BERLIN: Les espions de la Stasi utilisaient de faux passeports suisses

Comment un agent du régime est-allemand voyageait-il à l’Ouest sans se faire repérer? «On lui fournissait un faux passeport suisse», explique Jochen Staadt, historien à l’Université libre (Freie Universität) de Berlin. «Durant la guerre froide, ces pièces d’identité étaient les préférées de la police politique, la Stasi», ajoute ce spécialiste de la dictature est-allemande, qui rédige actuellement un ouvrage sur les relations entre la RDA et la Suisse.

Dans le dossier 547

Ce passeport était un véritable sésame. «Les Suisses avaient une très bonne réputation. De plus, leur pays était neutre. Les risques étaient donc minimes», poursuit-il. Par ailleurs, en parlant allemand, ils pouvaient se faire passer pour des Suisses. Ils devaient néanmoins apprendre, au cours d’une formation spécifique, à manier l’accent alémanique. Aucun passeport étranger n’a été autant fabriqué par l’atelier de contrefaçon de la Stasi, comme le révèle pour la première fois un document récupéré dans le «dossier 547» des archives de la Stasi (BStU) à Berlin.

L’atelier de contrefaçon était installé au siège de la Stasi, dans la Normannenstrasse à Berlin, l’adresse la plus redoutée du régime communiste. «Le service technique avait beaucoup de moyens. Ses ingénieurs, très qualifiés, concevaient des faux documents, des micros ou des caméras cachées», raconte Jochen Staadt.

Des Suisses surveillés

Pour la contrefaçon d’un passeport, la Stasi avait plusieurs variantes. La première – celle de l’identité fictive – était utilisée dans les années 50 et 60, lorsque la police des frontières n’avait pas encore la possibilité de consulter des banques de données internationales avec des terminaux.

La seconde variante – l’utilisation d’une identité réelle – nécessitait une surveillance en Suisse pour s’assurer que la personne dont on avait volé l’identité ne quitterait pas le territoire pendant la période d’utilisation du faux passeport.

La surveillance des personnes était assurée par la «Direction VIII» (Hauptabteilung VIII). «Les indics, qui ne savaient jamais pourquoi ils surveillaient des citoyens suisses, étaient sans doute eux-mêmes des Suisses, car les Allemands de l’Est auraient été très vite repérés», explique Jochen Staadt. Parfois, la Stasi usurpait l’identité d’un Suisse décédé. Cela évitait un long travail de surveillance.

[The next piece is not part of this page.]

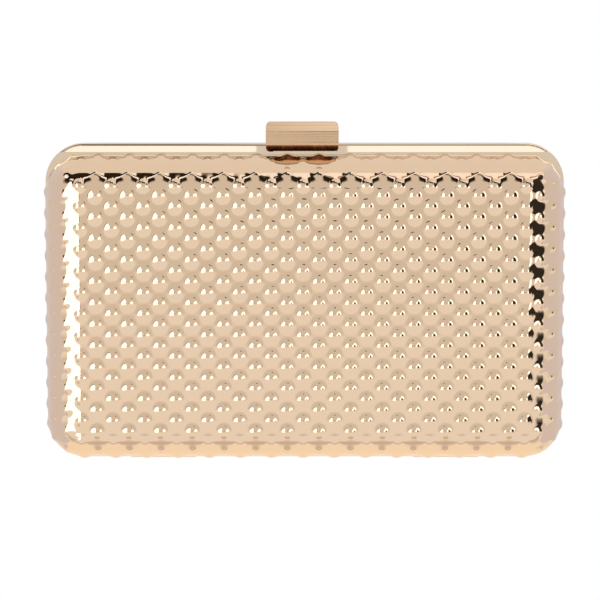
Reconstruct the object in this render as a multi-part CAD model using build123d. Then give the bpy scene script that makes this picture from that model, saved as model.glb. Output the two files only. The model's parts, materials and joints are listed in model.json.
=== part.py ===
"""Hard box clutch: two embossed metal half shells in frames, two barrel hinges and a tilting bar clasp.

The bag lies on its rear face.  X runs along its width, Y from the hinge edge to the clasp edge, and Z
out of the front face.  The origin is the centre of the rear face.  All sizes are millimetres.
"""

from build123d import *
import os

# ---- driving dimensions -------------------------------------------------------------------------
SHELL_WIDTH = 190.4        # X, over the dome tips
SHELL_HEIGHT = 112.6       # Y, over the dome tips
BAG_DEPTH = 46.0           # Z, rear face to front face, over the dome tips
MID = BAG_DEPTH / 2        # height of the parting plane
SEAM = 0.2                 # gap between the two closed frames
CORNER_RADIUS = 15.0       # corners of the shell in plan, over the dome tips
FACE_RADIUS = 11.0         # roll from the face into the side wall

SHELL_WALL = 2.2           # dome height and pressed sheet together
FRAME_THICK = 2.6          # each frame, along Z
FRAME_RISE = 4.2           # how far the frames stand above their own outline on the clasp edge
FRAME_SET_BACK = 1.1       # frame's outline inside the dome tips on the other three edges
LEDGE_SLOPE = 9.5          # degrees, the visible ledge of each frame falls away from its shell
LEDGE_FLAT_HALF_WIDTH = 11.4   # the ledge stays flat under the clasp's fittings
LEDGE_CUT_REACH = 9.0      # the wedge that slopes the ledge: its length along Y
LEDGE_CUT_HEIGHT = 2.0
FRAME_INSET = 5.6          # frame's clear opening, measured in from the shell's outline
FRAME_ROUND = 1.1          # rounded outer edge of the sloping ledges
FLANGE_INSET = 2.3
FLANGE_WALL = 0.9
FLANGE_DEPTH = 3.5         # locating flange that stands inside the shell

BOARD_INSET = 3.3
BOARD_WALL = 1.2
PADDING_THICK = 1.5
LINING_INSET = 4.6
LINING_WALL = 0.5
LAYER_GAP = 0.1            # between the layers glued into a shell, and between seated pieces
OVERSHOOT = 1.0            # how far a cutter runs past the solid it cuts

POCKET_WIDTH = 112.0
POCKET_LOW_Y = -42.0
POCKET_HIGH_Y = 14.0
POCKET_SPACE = 1.0
POCKET_WALL = 0.9

HINGE_X = 52.0             # centre of each barrel hinge
HINGE_LENGTH = 24.0
HINGE_OUTBOARD = 0.1       # axis beyond the frames' outline
KNUCKLE_RADIUS = 1.2
KNUCKLE_GAP = 0.2
HINGE_PIN_RADIUS = 0.6
HINGE_PIN_HEAD_RADIUS = 0.9
HINGE_PIN_HEAD = 0.5       # length of each head
HINGE_PIN_HEAD_GAP = 0.05  # between head and knuckle
RUNNING_CLEARANCE = 0.05
NOTCH_RADIUS = 1.6         # room for the knuckles in both frames
NOTCH_END_ROOM = 0.8       # room for the pin's heads
LEAF_THICK = 0.8
LEAF_INNER_INSET = 3.5
LEAF_OUTER_INSET = 2.0
RIVET_RADIUS = 0.42
RIVET_HEAD_RADIUS = 0.7
RIVET_FIT = 0.02
HINGE_RIVET_X = 8.0

CLASP_WIDTH = 26.3
CLASP_SHIFT = -0.9         # the clasp sits a little left of the middle
CLASP_TOP = 7.6            # top of the bar above the frames
CLASP_FRONT = 7.0          # front face of the bar, out from the parting plane
CLASP_REAR = 5.4
LIP_DROP = 2.7             # how far the lip hangs below the frames' top
FACE_LOW = 0.4             # lower edge of the bar's front face, below the frames' top
TOP_BEVEL = 2.7            # height of the bevel above the front face
BEVEL_DEPTH = 2.6
REAR_BEVEL = 1.8
LIP_BACK = 3.6             # back of the lip, out from the parting plane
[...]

Mais les faux passeports n’étaient jamais utilisés pour voyager en Suisse. Toujours dans des pays tiers. Et ils ne servaient qu’une seule fois: après un contrôle aux frontières, l’identité était souvent vérifiée par les pays visités, qui découvraient la supercherie. Impossible de recommencer l’opération avec les mêmes papiers.

Il fallait donc produire une quantité importante de faux documents pour faire voyager les agents. «La Stasi a produit environ 1000 faux passeports suisses», estime Jochen Staadt. Les archives révèlent aussi que la dernière commande (300 unités) remonte au 28 septembre 1989, six semaines avant la chute du Mur. La dernière livraison devait avoir lieu en 1990, l’année de la réunification allemande.

Les agents munis de ces faux passeports suisses n’étaient pas des officiers de la Stasi. «L’Allemagne de l’Est craignait qu’ils n’en profitent pour fuir le régime», explique Jochen Staadt. Les agents des passeports suisses étaient des gens «normaux», éduqués et menant une vie tranquille.

Documents volés

Leur principale mission était de ramener en RDA des documents volés par les espions à l’étranger dans les entreprises occidentales. Ensuite, les informations étaient transmises aux entreprises. La Stasi faisait croire que les ingénieurs est-allemands avaient fait des découvertes en effaçant toutes les traces sur l’origine des documents.

Grâce à ces faux passeports suisses, la RDA a réussi à dérober pendant des années du savoir-faire aux Occidentaux. «Avec l’espionnage industriel, l’Allemagne de l’Est a économisé ainsi de gros investissements dans la recherche», insiste Jochen Staadt. Avant de se déclarer en faillite, il y a vingt-cinq ans, avec la chute du mur de Berlin.